Monday, May 19, 2025

Musical Rooms

I ran across an interesting clip on YouTube I want to share with you. Initially it was because it was the very unusual case of a classical guitarist playing a transcription of a piece by Olivier Messiaen. But while watching and listening I realized first, that I didn't really think the transcription worked that well--replacing a singing cello line with a guitar tremolo doesn't quite work--and what I really found interesting was the room where the recording took place.

Realize for a moment the profound differences between a visual artist's studio and a musician's studio. Here is a typical artist's studio:

There is a profusion of materials and workspaces and tools. Compare that with the lovely space where guitarist Edith Pageaud is recording;

(Even though I don't think this transcription quite works, her other recordings are very fine. Have a listen to her Scarlatti, for example.)

I'm reminded of the cover of a Gustav Leonhardt album from years ago. He is seated at a harpsichord in an austere white room containing only bookshelves. An ideal musician's studio is a lot like a monk's cell but with a musical instrument and possibly a chair.

Doesn't this tell us something about the nature of the musical art form versus painting and sculpture? Music is essentially ethereal, evanescent while the visual arts are material. Yes, of course, musical instruments and concert halls, not to mention musicians themselves, are material, but the music itself is nothing more than pressure waves in the air. Invisible and instantly evaporating.

4 comments:

Wenatchee the Hatchet said...

If it were me transcribing or arranging a movement from Quartet for the End of Time there's no question I'd go with IV. The Intermede is, to my ears and hands, the only movement in the entire Quartet that makes sense arranging for a solo guitar.

To go by Youtube search results the consensus among guitarists is that O sacrum convivium is the piece that adapts most readily to the guitar. It sure doesn't sound like the choral work it was originally intended to be but I think it still basically works.

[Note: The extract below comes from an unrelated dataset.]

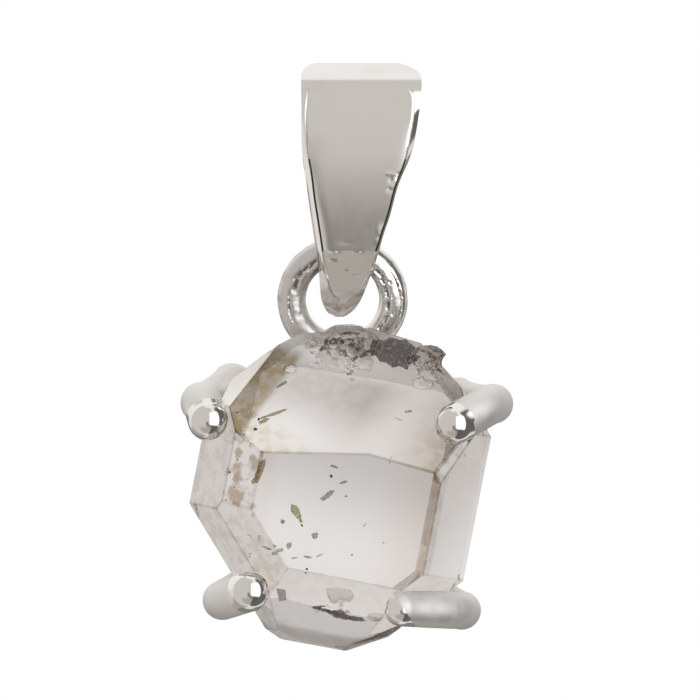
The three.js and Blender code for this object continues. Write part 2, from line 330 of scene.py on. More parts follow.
def group_tree(name, inputs, outputs):
    """An empty shader group with its named sockets, and its input and output nodes."""
    group = bpy.data.node_groups.new(name, "ShaderNodeTree")
    for label in inputs:
        group.interface.new_socket(label, in_out="INPUT", socket_type="NodeSocketFloat")
    for label, kind in outputs.items():
        group.interface.new_socket(label, in_out="OUTPUT", socket_type=kind)
    return group, group.nodes.new("NodeGroupInput"), group.nodes.new("NodeGroupOutput")


def noise_value(tree, place, scale, detail, stretch=(1, 1, 1)):
    """Noise from 0 to 1 with scale features to a unit of the place, finer where the stretch is above 1."""
    mapping = tree.nodes.new("ShaderNodeMapping")
    mapping.inputs["Scale"].default_value = stretch
    link(tree, place, mapping.inputs["Vector"])
    node = tree.nodes.new("ShaderNodeTexNoise")
    feed(tree, scale, node.inputs["Scale"])
    node.inputs["Detail"].default_value = detail
    link(tree, mapping.outputs[0], node.inputs["Vector"])
    return node.outputs["Fac"]


def object_place(tree):
    return tree.nodes.new("ShaderNodeTexCoord").outputs["Object"]


def make_silver_wear_and_shade():
    """Tarnish in patches, a cover of soot and painted shade, uneven polish and fine scratches on sterling
    silver.
    """
    group, given, out = group_tree(
        "silver wear and painted shade", ("Polish", "Tarnish", "Soot And Shade", "Patch Scale"),
        {"Color": "NodeSocketColor", "Roughness": "NodeSocketFloat", "Relief": "NodeSocketFloat"})
    place = object_place(group)
    patches = noise_value(group, place, given.outputs["Patch Scale"], detail=5.0)
    stain = times(group, step(group, patches, low=0.5, high=0.72), given.outputs["Tarnish"])
    colour = mix_colour(group, stain, SILVER, TARNISH)
    # The cover mixes in soot and painted shade
    colour = mix_colour(group, given.outputs["Soot And Shade"], colour, SOOT_AND_SHADE)
    smears = noise_value(group, place, scale=2600.0, detail=2.0, stretch=(1.0, 1.0, 0.25))
    rough = plus(group, times(group, smears, SMEAR_ROUGHNESS), EVEN_ROUGHNESS)
    rough = times(group, rough, given.outputs["Polish"])
    rough = plus(group, rough, times(group, stain, TARNISH_ROUGHNESS))
    scratches = noise_value(group, place, scale=5200.0, detail=2.0, stretch=(1.0, 1.0, 0.12))
    waves = noise_value(group, place, scale=420.0, detail=1.0)
    relief = plus(group, times(group, scratches, SCRATCH_DEPTH), waves)
    link(group, colour, out.inputs["Color"])
    link(group, rough, out.inputs["Roughness"])
    link(group, relief, out.inputs["Relief"])
    return group


silver_wear_and_shade = make_silver_wear_and_shade()


def grouped_material(name, group, settings, relief):
    """A material with the colour and relief of a shader group, its shader, and the group's node."""
    material, tree, shader = new_material(name)
    node = tree.nodes.new("ShaderNodeGroup")
    node.node_tree = group
    for label, value in settings.items():
        node.inputs[label].default_value = value
    bump = tree.nodes.new("ShaderNodeBump")
    bump.inputs["Distance"].default_value = relief
    link(tree, node.outputs["Relief"], bump.inputs["Height"])
    link(tree, node.outputs["Color"], shader.inputs["Base Color"])
    link(tree, bump.outputs[0], shader.inputs["Normal"])
    return material, shader, node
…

Wenatchee the Hatchet said...

Didn't Sor write somewhere that when he heard guitarists arranging or transcribing works to the instrument that he thought couldn't work that he said the music was "sacrificed TO the guitar"? :) This was the guitarist composer who actually transcribed (by his own account) the closing double fugue from Haydn's Creation oratorio. So he clearly wasn't at a loss for understanding which choral works could be transcribed for the instrument.

Will Wilkin said...

I badly need a music room and often plan exactly how it will be. I plan to build it as a stand-alone structure in my back yard. My lot is pretty steep so it will be above my house, and much of the environment is woods, so it will have a lot of window space in those directions. I also plan for it to be a realization of my architectural fancy, with most corners not square, and an alcove with soaring ceiling pointed towards "sunrise" as modified by the hill. Much of the adjacent land will have a labyrinth I'm also planning, different from all I've visited because my terrain is very uneven, so the level uniformity of other labyrinths will not be repeated here.

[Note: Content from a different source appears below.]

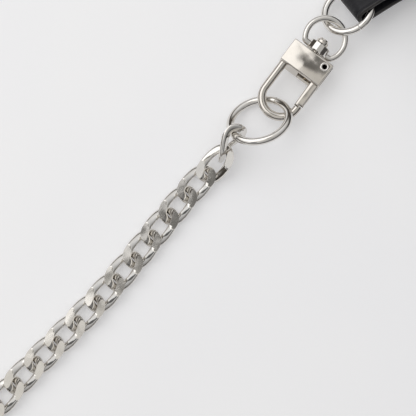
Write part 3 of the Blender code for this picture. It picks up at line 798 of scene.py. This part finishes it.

Inside the room will be huge window spaces in the directions of wild land, and windows high enough in the direction of civilization that no human artifacts will be visible, only the high forested hill and sky towering above the hidden house and road.

The stark interior surfaces will be wood and glass, especially resonant due to the ceiling reaching for maximum height towards southeast. Mostly empty except for a few chairs for consort players, and a table so I'll have study space for arranging and composing.

Being of modest means, I've been collecting scrap materials from construction sites where I work, such as concrete blocks so I can build it above grade for dryness and, on blocks, qualifying as a temporary structure not requiring a building permit.

I can't wait to retire so I can grow as a musician in that space and work on building the labyrinth and its gardens.

Bryan Townsend said...

Will, I am deeply jealous of your planned music room! It sounds fantastic. I will have a music studio when I get the second floor of my house built and it will have fantastic views of the Picachos: low mountains or high hills depending on your perspective. Let's share photos when we get them built.

Wenatchee, I love that phrase "sacrificed TO the guitar."